188.681.01 | AY 2012-2013 - 4th Term | 5 Credit(s)
W 8:30:00 AM
  • Contact Information
    Jacqueline Agnew
    Peter Lees
  • Course Learning Objectives

    Upon successfully completing this course, students will be able to:

    • Practice in collaboration with other disciplines within the field of occupational practice
    • Evaluate the industrial environment, including industrial processes, hazards, labor issues, and corporate structure in the context of worker health and safety
    • Analyze examples of workplace and other environmental exposures in the context of regulations, laws, and policies
    • Formulate a program and a feasible implementation plan to control occupational health hazards
    • Recommend risk management approaches, including regulatory, engineering, and behavioral/risk communication options
    • Assess the effectiveness of interventions that have been instituted to modify risks associated with workplace and other environmental hazards
  • Course Description
    Lectures, discussions, and visits to various industrial sites present approaches to evaluating the industrial environment, including industrial process, hazards, organization, and management structure.
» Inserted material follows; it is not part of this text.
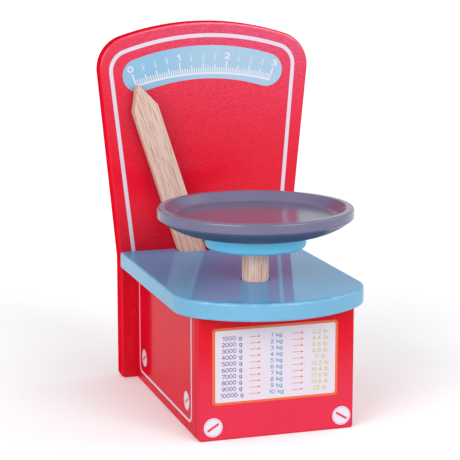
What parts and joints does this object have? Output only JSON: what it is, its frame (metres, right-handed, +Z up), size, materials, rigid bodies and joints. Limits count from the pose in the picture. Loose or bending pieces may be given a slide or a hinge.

Stresses the importance of interdisciplinary cooperation in the development of occupational health programs, with reference to the U.S. workplace in the next decade.
  • Intended Audience
    Students who have taken 188.680, 187.610 and 182.625
  • Methods of Assessment
    Student evaluation based on attendance (particularly site visits), class participation, and presentation of an oral team presentation and a written individual report.
  • Prerequisites
    188.680, 187.610 and 182.625 are recommended.
  • Course Schedule

    Please see the course Session for a full list of dates and items for this course.

  • Academic Ethics Code

    Students enrolled in the Bloomberg School of Public Health of The Johns Hopkins University assume an obligation to conduct themselves in a manner appropriate to the University's mission as an institution of higher education. A student is obligated to refrain from acts which he or she knows, or under the circumstances has reason to know, impair the academic integrity of the University. Violations of academic integrity include, but are not limited to: cheating; plagiarism; knowingly furnishing false information to any agent of the University for inclusion in the academic record; violation of the rights and welfare of animal or human subjects in research; and misconduct as a member of either School or University committees or recognized groups or organizations.